The Centre aims to open to the public in the summer, 2004. It will be England's new museum of the crafts. Its equivalent in the visual arts is perhaps, the Study Gallery, Poole. The Gallery is also part of an educational organisation, the Bournemouth and Poole College of Further Education. The naming of the Study Centre and the Study Gallery puts an uncompromising status on the value of study (implying personal and collective research, learning and teaching) and the value of presentation (gallery is differently focused than centre, but both suggest the exhibition of work to and for the public). Both titles combine terms that might seem to be mutually exclusive but have become mutually interdependent.

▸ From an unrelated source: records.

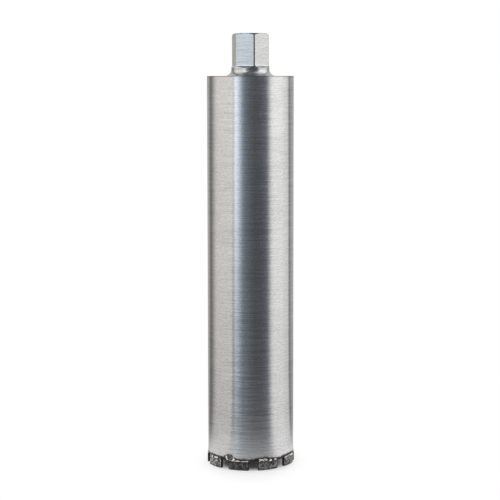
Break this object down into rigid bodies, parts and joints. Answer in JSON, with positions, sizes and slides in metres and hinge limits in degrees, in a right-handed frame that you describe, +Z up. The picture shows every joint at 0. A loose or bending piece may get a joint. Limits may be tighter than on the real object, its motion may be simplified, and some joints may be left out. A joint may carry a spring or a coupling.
{
  "type": "diamond core bit",
  "caption": "Long thin-walled steel core barrel with a crown of brazed diamond segments and a hexagonal, internally threaded drive hub.",
  "frame": {"origin": "on the surface that the bit stands on, at the centre of the crown", "axes": "+Z up the bit's axis towards the drive hub, -Y towards the front"},
  "size_m": [0.108, 0.1079, 0.5297],
  "materials": {
    "brushed_barrel_steel": "fine lines ground round the barrel, with a heat-blackened band at its foot",
    "machined_hub_steel": "turned and milled, clean and bright",
    "weld_steel": "weld metal turned off just under the rim",
    "sintered_segment": "dark sintered metal powder with diamond grit",
    "silver_braze": "pale golden braze metal, partly burnt"
  },
  "bodies": {
    "root": {"barrel_tube": "brushed_barrel_steel", "drive_hub": "machined_hub_steel", "rim_weld": "weld_steel", "segment_1": "sintered_segment", "braze_joint_1": "silver_braze", "segment_2": "sintered_segment", "braze_joint_2": "silver_braze", "segment_3": "sintered_segment", "braze_joint_3": "silver_braze", "segment_4": "sintered_segment", "braze_joint_4": "silver_braze", "segment_5": "sintered_segment", "braze_joint_5": "silver_braze", "segment_6": "sintered_segment", "braze_joint_6": "silver_braze", "segment_7": "sintered_segment", "braze_joint_7": "silver_braze", "segment_8": "sintered_segment", "braze_joint_8": "silver_braze", "segment_9": "sintered_segment", "braze_joint_9": "silver_braze"}
  },
  "joints": []
}
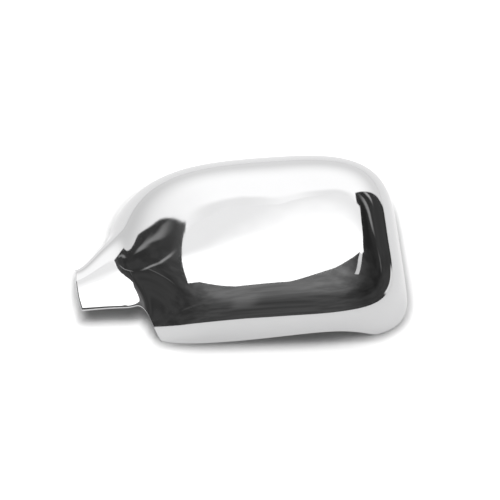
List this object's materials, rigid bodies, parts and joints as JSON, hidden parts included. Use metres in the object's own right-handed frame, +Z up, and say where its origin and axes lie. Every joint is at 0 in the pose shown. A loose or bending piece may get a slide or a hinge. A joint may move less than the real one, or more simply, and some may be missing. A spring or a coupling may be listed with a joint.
{
  "type": "wing mirror cover",
  "caption": "Chrome-plated clip-on cover for a car's wing mirror, a pillow-shaped shell with an arm neck, ribs, pegs and snap hooks inside.",
  "frame": {"origin": "middle of the overall box at the plane of the rim, on which the cover lies", "axes": "+X along the cover from the arm neck to the outer end, +Y from the lower rim to the upper rim, +Z up from the rim to the crown"},
  "size_m": [0.2456, 0.151, 0.0526],
  "materials": {
    "plated_shell": "mirror-bright decorative plating on moulded plastic"
  },
  "bodies": {
    "root": {"mirror_cover": "plated_shell"}
  },
  "joints": []
}
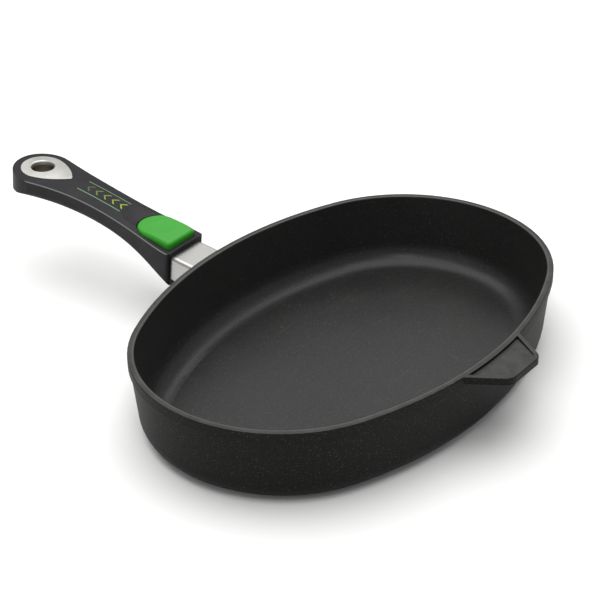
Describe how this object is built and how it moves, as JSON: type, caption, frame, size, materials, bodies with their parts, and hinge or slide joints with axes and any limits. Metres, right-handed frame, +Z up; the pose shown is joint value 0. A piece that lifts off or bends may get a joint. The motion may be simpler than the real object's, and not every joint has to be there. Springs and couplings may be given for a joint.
{
  "type": "oval fish pan with detachable handle",
  "caption": "Oval cast fish pan with a helper lug, a sheet-steel bracket, and a slide-off handle with a rocking release button and a hanging eye.",
  "frame": {"origin": "centre of the pan's base, on the surface it stands on", "axes": "+X along the pan's long side, +Y from the pan towards the handle, +Z up"},
  "size_m": [0.35, 0.4553, 0.0803],
  "materials": {
    "nonstick_casting": "satin non-stick coating, fine speckle",
    "satin_steel": "satin",
    "screw_steel": "plain",
    "handle_thermoset": "matt moulded thermoset",
    "cover_thermoset": "matt moulded thermoset",
    "insert_brass": "turned",
    "button_green": "satin moulded plastic",
    "spring_steel": "plain"
  },
  "bodies": {
    "pan": {"pan_body": "nonstick_casting", "handle_bracket": "satin_steel", "bracket_screws": "screw_steel", "lock_washers": "screw_steel"},
    "handle": {"handle_shell": "handle_thermoset", "handle_cover": "cover_thermoset", "cover_screws": "screw_steel", "thread_inserts": "insert_brass", "hinge_pin": "screw_steel", "latch_leaf": "spring_steel", "leaf_screws": "screw_steel", "button_springs": "spring_steel", "eyelet_plate": "satin_steel", "eyelet_ring": "satin_steel"},
    "button": {"release_button": "button_green"}
  },
  "joints": [
    {"name": "handle_slide", "type": "slide", "parent": "pan", "child": "handle", "axis": [0, 0.9945, 0.1045], "range_m": [0, 0.06], "deforming": ["latch_leaf"]},
    {"name": "button_rock", "type": "hinge", "parent": "handle", "child": "button", "pos_m": [0, 0.17138, 0.05892], "axis": [-1, 0, 0], "range_deg": [0, 9], "stiffness_Nm_per_rad": 0.2, "springref_deg": -5.73, "deforming": ["latch_leaf", "button_springs"]}
  ]
}
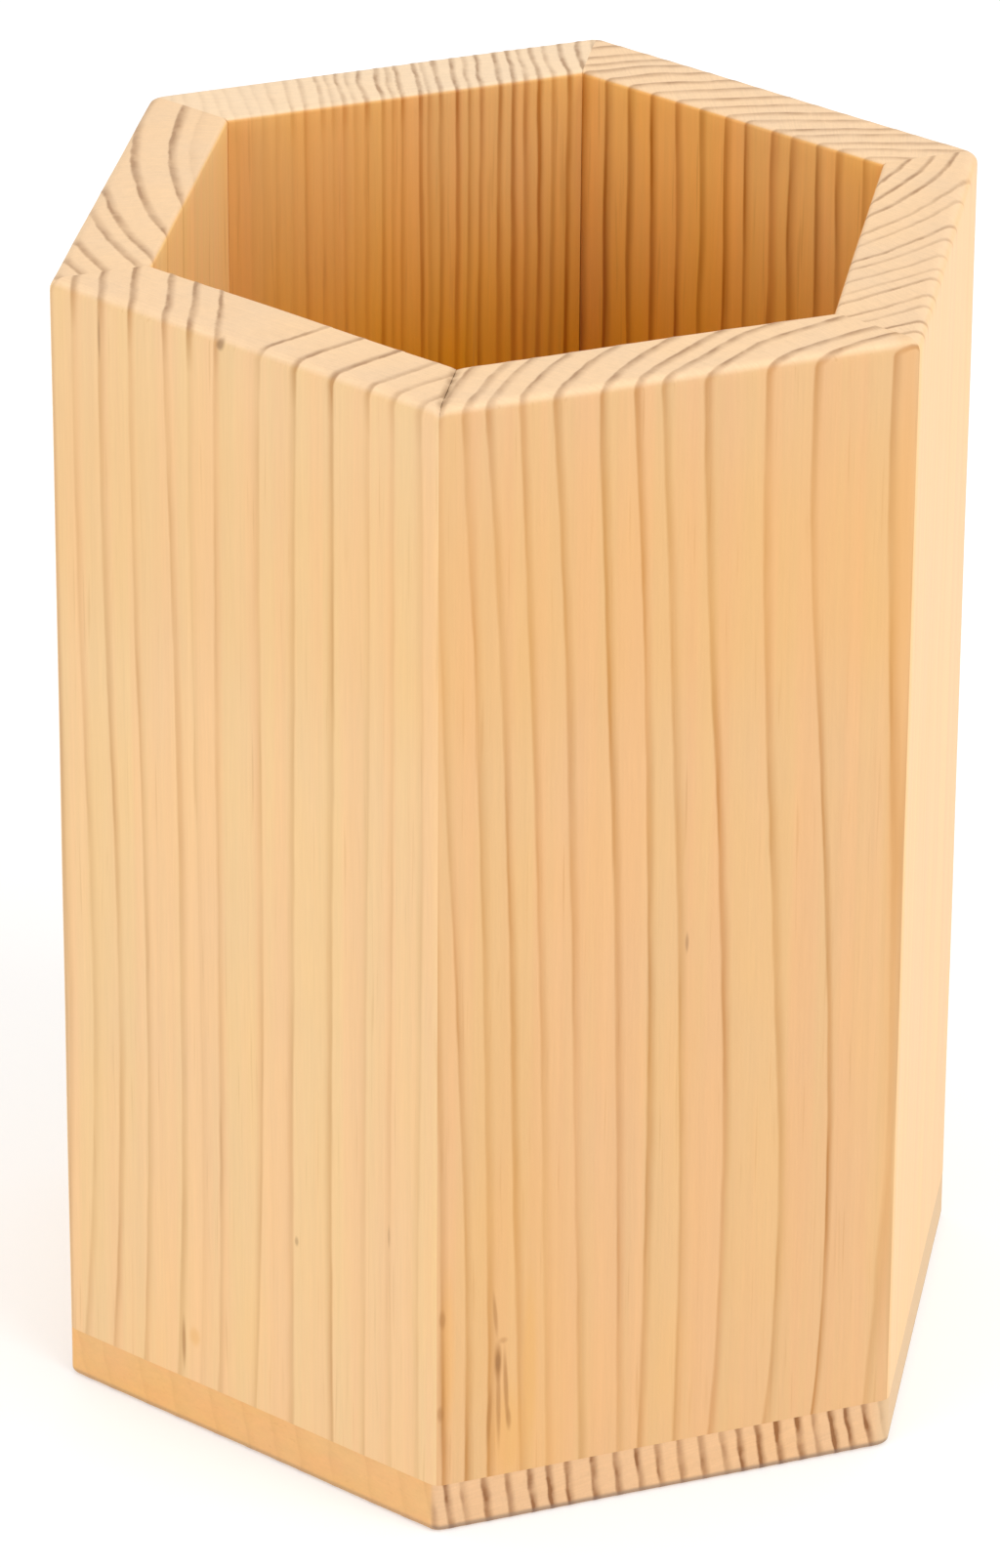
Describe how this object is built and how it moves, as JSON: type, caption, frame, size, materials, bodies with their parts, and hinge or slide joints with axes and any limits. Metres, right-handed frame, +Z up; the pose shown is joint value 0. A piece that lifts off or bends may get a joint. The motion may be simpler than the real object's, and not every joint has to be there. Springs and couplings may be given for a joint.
{
  "type": "pen holder",
  "caption": "Open hexagonal wooden cup of mitred upright staves on a flush glued base plate, for standing pens and pencils on a desk.",
  "frame": {"origin": "centre of the underside, on the surface that the holder stands on", "axes": "+Z up out of the open top, +X square to the flat outer face of the right stave, -Y through the front corner"},
  "size_m": [0.0692, 0.0796, 0.1],
  "materials": {
    "stave_wood": "sanded softwood with upright grain and end grain at the rim, satin clear coat",
    "base_wood": "sanded softwood with grain lying flat across the plate, satin clear coat"
  },
  "bodies": {
    "root": {"base_plate": "base_wood", "right_stave": "stave_wood", "back_right_stave": "stave_wood", "back_left_stave": "stave_wood", "left_stave": "stave_wood", "front_left_stave": "stave_wood", "front_right_stave": "stave_wood"}
  },
  "joints": []
}
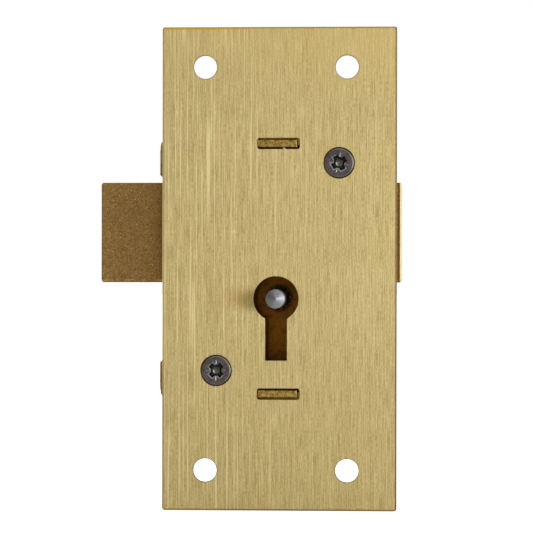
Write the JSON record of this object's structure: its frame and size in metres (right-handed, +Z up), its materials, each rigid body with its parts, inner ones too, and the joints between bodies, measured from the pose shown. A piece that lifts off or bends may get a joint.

The Study Gallery was an Arts Council Lottery project. Its focus is one the visual arts, though it has also been the location for craft fairs. The Lottery has funded a relatively small number of craft specific building projects. They are beginning to come on stream now, adding to the sense of vitality and progress in England's vulnerable and fragmented crafts infrastructure. Schemes such as the Hub at Sleaford ('the centre for craft design and making), the upgrading of the headquarters for the Devon Guild of Craftsmen at Bovey Tracey, and the aspirations in Hampshire for a major craft gallery, education space and retail outlet ('MOMC') offer a convincing demonstration that often modest-sized organisations can lead trends in the presentation of the crafts. The Crafts Study Centre will fit in to this new family of provision. Though 'middle-aged' in its derivation, the new building offers a contemporary approach to the display of, and access to, a nationally regarded collection. The collection has waited for a museum-home for nearly forty years. The Surrey Institute accepted a major strategic challenge in hosting the collection, and has had the foresight and the resolve to commit substantial and scarce resources to opening the Crafts Study Centre in its own premises for the first time. The vision of the founder Trustees is close to realisation.
13 October 2003
Copyright Simon Olding
1 Unpublished note, Crafts Study Centre archive
2 Quoted in the Crafts Study Centre's celebratory publication for Robin Tanner
3 The Crafts Study Centre has already been instrumental in attracting two PhD students to work on the Bernard Leach archive and textile artist archives.